TASK STATEMENT:
Return every entry exactly.

TASK INPUTS:
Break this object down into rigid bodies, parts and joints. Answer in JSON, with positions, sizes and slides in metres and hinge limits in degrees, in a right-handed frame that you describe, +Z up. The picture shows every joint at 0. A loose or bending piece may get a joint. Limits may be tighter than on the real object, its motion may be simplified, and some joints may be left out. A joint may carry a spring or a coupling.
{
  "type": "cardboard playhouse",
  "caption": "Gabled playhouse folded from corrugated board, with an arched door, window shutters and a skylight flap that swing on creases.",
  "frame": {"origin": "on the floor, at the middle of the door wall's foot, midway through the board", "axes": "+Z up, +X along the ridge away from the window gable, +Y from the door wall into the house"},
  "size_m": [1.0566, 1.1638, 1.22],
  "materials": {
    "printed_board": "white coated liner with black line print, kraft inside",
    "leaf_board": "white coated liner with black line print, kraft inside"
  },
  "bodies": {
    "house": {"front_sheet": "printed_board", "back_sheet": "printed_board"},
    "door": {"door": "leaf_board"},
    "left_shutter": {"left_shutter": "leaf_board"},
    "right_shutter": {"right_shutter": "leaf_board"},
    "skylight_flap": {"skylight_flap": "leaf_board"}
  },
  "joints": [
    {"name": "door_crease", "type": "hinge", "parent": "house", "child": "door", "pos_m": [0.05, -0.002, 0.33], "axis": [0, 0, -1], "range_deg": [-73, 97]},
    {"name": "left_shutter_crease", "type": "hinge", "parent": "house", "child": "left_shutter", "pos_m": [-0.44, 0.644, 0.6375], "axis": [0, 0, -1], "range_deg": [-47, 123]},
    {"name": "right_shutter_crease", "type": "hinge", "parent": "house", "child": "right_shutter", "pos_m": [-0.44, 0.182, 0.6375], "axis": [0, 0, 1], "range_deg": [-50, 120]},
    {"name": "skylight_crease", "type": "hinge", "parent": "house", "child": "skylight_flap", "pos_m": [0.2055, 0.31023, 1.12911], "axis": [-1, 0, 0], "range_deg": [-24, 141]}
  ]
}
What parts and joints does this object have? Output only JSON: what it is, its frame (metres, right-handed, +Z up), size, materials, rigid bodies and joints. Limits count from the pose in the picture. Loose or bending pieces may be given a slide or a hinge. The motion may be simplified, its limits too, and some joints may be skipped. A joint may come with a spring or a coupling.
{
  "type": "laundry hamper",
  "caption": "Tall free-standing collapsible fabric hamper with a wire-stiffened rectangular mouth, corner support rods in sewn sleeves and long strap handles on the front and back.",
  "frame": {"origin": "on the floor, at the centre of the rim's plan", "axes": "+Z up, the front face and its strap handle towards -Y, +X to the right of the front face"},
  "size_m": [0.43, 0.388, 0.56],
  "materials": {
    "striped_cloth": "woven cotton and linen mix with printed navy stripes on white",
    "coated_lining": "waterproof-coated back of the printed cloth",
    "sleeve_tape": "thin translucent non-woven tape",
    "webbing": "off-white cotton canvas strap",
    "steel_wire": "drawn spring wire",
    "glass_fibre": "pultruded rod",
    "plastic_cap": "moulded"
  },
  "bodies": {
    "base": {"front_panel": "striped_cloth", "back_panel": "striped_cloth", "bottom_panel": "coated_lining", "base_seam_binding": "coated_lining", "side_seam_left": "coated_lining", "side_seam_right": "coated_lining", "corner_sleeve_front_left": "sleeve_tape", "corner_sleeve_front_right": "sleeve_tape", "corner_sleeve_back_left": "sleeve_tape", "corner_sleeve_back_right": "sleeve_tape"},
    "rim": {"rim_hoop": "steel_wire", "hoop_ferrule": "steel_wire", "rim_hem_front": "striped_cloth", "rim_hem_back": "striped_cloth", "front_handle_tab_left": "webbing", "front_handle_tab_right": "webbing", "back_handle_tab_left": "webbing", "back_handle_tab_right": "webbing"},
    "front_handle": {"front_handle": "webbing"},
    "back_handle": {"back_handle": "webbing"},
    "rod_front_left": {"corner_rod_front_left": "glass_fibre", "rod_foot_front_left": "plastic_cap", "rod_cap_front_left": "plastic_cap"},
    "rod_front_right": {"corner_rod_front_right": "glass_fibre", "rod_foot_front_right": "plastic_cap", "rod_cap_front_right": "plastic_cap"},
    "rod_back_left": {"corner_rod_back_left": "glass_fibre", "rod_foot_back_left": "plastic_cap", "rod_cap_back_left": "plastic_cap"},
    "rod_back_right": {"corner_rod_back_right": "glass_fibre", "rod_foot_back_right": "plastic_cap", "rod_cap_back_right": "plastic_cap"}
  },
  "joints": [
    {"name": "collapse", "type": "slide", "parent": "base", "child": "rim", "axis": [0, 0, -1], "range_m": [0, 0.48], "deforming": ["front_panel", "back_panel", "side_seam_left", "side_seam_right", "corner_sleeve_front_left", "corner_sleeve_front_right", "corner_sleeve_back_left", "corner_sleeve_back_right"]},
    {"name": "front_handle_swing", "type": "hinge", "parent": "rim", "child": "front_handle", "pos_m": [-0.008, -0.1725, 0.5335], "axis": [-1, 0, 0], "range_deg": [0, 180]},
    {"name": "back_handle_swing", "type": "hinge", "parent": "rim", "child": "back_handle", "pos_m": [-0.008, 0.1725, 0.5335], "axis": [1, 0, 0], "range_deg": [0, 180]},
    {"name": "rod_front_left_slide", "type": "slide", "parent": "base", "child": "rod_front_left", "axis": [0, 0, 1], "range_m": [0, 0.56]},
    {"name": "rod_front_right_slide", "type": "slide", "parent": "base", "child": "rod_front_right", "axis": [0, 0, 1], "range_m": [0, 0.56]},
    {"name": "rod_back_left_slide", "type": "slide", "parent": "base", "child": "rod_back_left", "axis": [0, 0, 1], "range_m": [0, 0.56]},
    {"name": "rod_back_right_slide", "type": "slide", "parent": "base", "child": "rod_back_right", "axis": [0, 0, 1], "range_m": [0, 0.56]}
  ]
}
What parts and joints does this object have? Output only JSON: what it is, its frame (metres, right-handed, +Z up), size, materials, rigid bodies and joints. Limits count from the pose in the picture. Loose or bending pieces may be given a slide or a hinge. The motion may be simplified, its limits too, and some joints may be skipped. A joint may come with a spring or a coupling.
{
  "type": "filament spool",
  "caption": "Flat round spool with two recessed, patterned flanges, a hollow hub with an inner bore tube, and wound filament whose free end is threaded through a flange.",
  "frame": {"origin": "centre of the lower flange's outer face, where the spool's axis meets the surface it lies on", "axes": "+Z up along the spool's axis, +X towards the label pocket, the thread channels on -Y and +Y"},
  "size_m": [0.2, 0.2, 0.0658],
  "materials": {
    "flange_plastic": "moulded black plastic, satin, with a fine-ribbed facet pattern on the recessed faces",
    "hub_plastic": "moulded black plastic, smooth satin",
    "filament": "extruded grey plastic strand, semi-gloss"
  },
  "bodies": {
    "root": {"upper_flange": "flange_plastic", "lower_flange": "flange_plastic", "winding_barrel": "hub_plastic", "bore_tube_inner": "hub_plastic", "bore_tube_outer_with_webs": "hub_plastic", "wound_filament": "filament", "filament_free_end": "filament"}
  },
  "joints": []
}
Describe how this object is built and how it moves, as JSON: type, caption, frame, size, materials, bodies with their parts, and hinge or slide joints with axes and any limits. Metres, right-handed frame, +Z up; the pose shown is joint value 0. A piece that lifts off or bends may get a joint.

OUTPUT OF THE EXERCISE:
Break this object down into rigid bodies, parts and joints. Answer in JSON, with positions, sizes and slides in metres and hinge limits in degrees, in a right-handed frame that you describe, +Z up. The picture shows every joint at 0. A loose or bending piece may get a joint. Limits may be tighter than on the real object, its motion may be simplified, and some joints may be left out. A joint may carry a spring or a coupling.
{
  "type": "cardboard playhouse",
  "caption": "Gabled playhouse folded from corrugated board, with an arched door, window shutters and a skylight flap that swing on creases.",
  "frame": {"origin": "on the floor, at the middle of the door wall's foot, midway through the board", "axes": "+Z up, +X along the ridge away from the window gable, +Y from the door wall into the house"},
  "size_m": [1.0566, 1.1638, 1.22],
  "materials": {
    "printed_board": "white coated liner with black line print, kraft inside",
    "leaf_board": "white coated liner with black line print, kraft inside"
  },
  "bodies": {
    "house": {"front_sheet": "printed_board", "back_sheet": "printed_board"},
    "door": {"door": "leaf_board"},
    "left_shutter": {"left_shutter": "leaf_board"},
    "right_shutter": {"right_shutter": "leaf_board"},
    "skylight_flap": {"skylight_flap": "leaf_board"}
  },
  "joints": [
    {"name": "door_crease", "type": "hinge", "parent": "house", "child": "door", "pos_m": [0.05, -0.002, 0.33], "axis": [0, 0, -1], "range_deg": [-73, 97]},
    {"name": "left_shutter_crease", "type": "hinge", "parent": "house", "child": "left_shutter", "pos_m": [-0.44, 0.644, 0.6375], "axis": [0, 0, -1], "range_deg": [-47, 123]},
    {"name": "right_shutter_crease", "type": "hinge", "parent": "house", "child": "right_shutter", "pos_m": [-0.44, 0.182, 0.6375], "axis": [0, 0, 1], "range_deg": [-50, 120]},
    {"name": "skylight_crease", "type": "hinge", "parent": "house", "child": "skylight_flap", "pos_m": [0.2055, 0.31023, 1.12911], "axis": [-1, 0, 0], "range_deg": [-24, 141]}
  ]
}
What parts and joints does this object have? Output only JSON: what it is, its frame (metres, right-handed, +Z up), size, materials, rigid bodies and joints. Limits count from the pose in the picture. Loose or bending pieces may be given a slide or a hinge. The motion may be simplified, its limits too, and some joints may be skipped. A joint may come with a spring or a coupling.
{
  "type": "laundry hamper",
  "caption": "Tall free-standing collapsible fabric hamper with a wire-stiffened rectangular mouth, corner support rods in sewn sleeves and long strap handles on the front and back.",
  "frame": {"origin": "on the floor, at the centre of the rim's plan", "axes": "+Z up, the front face and its strap handle towards -Y, +X to the right of the front face"},
  "size_m": [0.43, 0.388, 0.56],
  "materials": {
    "striped_cloth": "woven cotton and linen mix with printed navy stripes on white",
    "coated_lining": "waterproof-coated back of the printed cloth",
    "sleeve_tape": "thin translucent non-woven tape",
    "webbing": "off-white cotton canvas strap",
    "steel_wire": "drawn spring wire",
    "glass_fibre": "pultruded rod",
    "plastic_cap": "moulded"
  },
  "bodies": {
    "base": {"front_panel": "striped_cloth", "back_panel": "striped_cloth", "bottom_panel": "coated_lining", "base_seam_binding": "coated_lining", "side_seam_left": "coated_lining", "side_seam_right": "coated_lining", "corner_sleeve_front_left": "sleeve_tape", "corner_sleeve_front_right": "sleeve_tape", "corner_sleeve_back_left": "sleeve_tape", "corner_sleeve_back_right": "sleeve_tape"},
    "rim": {"rim_hoop": "steel_wire", "hoop_ferrule": "steel_wire", "rim_hem_front": "striped_cloth", "rim_hem_back": "striped_cloth", "front_handle_tab_left": "webbing", "front_handle_tab_right": "webbing", "back_handle_tab_left": "webbing", "back_handle_tab_right": "webbing"},
    "front_handle": {"front_handle": "webbing"},
    "back_handle": {"back_handle": "webbing"},
    "rod_front_left": {"corner_rod_front_left": "glass_fibre", "rod_foot_front_left": "plastic_cap", "rod_cap_front_left": "plastic_cap"},
    "rod_front_right": {"corner_rod_front_right": "glass_fibre", "rod_foot_front_right": "plastic_cap", "rod_cap_front_right": "plastic_cap"},
    "rod_back_left": {"corner_rod_back_left": "glass_fibre", "rod_foot_back_left": "plastic_cap", "rod_cap_back_left": "plastic_cap"},
    "rod_back_right": {"corner_rod_back_right": "glass_fibre", "rod_foot_back_right": "plastic_cap", "rod_cap_back_right": "plastic_cap"}
  },
  "joints": [
    {"name": "collapse", "type": "slide", "parent": "base", "child": "rim", "axis": [0, 0, -1], "range_m": [0, 0.48], "deforming": ["front_panel", "back_panel", "side_seam_left", "side_seam_right", "corner_sleeve_front_left", "corner_sleeve_front_right", "corner_sleeve_back_left", "corner_sleeve_back_right"]},
    {"name": "front_handle_swing", "type": "hinge", "parent": "rim", "child": "front_handle", "pos_m": [-0.008, -0.1725, 0.5335], "axis": [-1, 0, 0], "range_deg": [0, 180]},
    {"name": "back_handle_swing", "type": "hinge", "parent": "rim", "child": "back_handle", "pos_m": [-0.008, 0.1725, 0.5335], "axis": [1, 0, 0], "range_deg": [0, 180]},
    {"name": "rod_front_left_slide", "type": "slide", "parent": "base", "child": "rod_front_left", "axis": [0, 0, 1], "range_m": [0, 0.56]},
    {"name": "rod_front_right_slide", "type": "slide", "parent": "base", "child": "rod_front_right", "axis": [0, 0, 1], "range_m": [0, 0.56]},
    {"name": "rod_back_left_slide", "type": "slide", "parent": "base", "child": "rod_back_left", "axis": [0, 0, 1], "range_m": [0, 0.56]},
    {"name": "rod_back_right_slide", "type": "slide", "parent": "base", "child": "rod_back_right", "axis": [0, 0, 1], "range_m": [0, 0.56]}
  ]
}
What parts and joints does this object have? Output only JSON: what it is, its frame (metres, right-handed, +Z up), size, materials, rigid bodies and joints. Limits count from the pose in the picture. Loose or bending pieces may be given a slide or a hinge. The motion may be simplified, its limits too, and some joints may be skipped. A joint may come with a spring or a coupling.
{
  "type": "filament spool",
  "caption": "Flat round spool with two recessed, patterned flanges, a hollow hub with an inner bore tube, and wound filament whose free end is threaded through a flange.",
  "frame": {"origin": "centre of the lower flange's outer face, where the spool's axis meets the surface it lies on", "axes": "+Z up along the spool's axis, +X towards the label pocket, the thread channels on -Y and +Y"},
  "size_m": [0.2, 0.2, 0.0658],
  "materials": {
    "flange_plastic": "moulded black plastic, satin, with a fine-ribbed facet pattern on the recessed faces",
    "hub_plastic": "moulded black plastic, smooth satin",
    "filament": "extruded grey plastic strand, semi-gloss"
  },
  "bodies": {
    "root": {"upper_flange": "flange_plastic", "lower_flange": "flange_plastic", "winding_barrel": "hub_plastic", "bore_tube_inner": "hub_plastic", "bore_tube_outer_with_webs": "hub_plastic", "wound_filament": "filament", "filament_free_end": "filament"}
  },
  "joints": []
}
Describe how this object is built and how it moves, as JSON: type, caption, frame, size, materials, bodies with their parts, and hinge or slide joints with axes and any limits. Metres, right-handed frame, +Z up; the pose shown is joint value 0. A piece that lifts off or bends may get a joint.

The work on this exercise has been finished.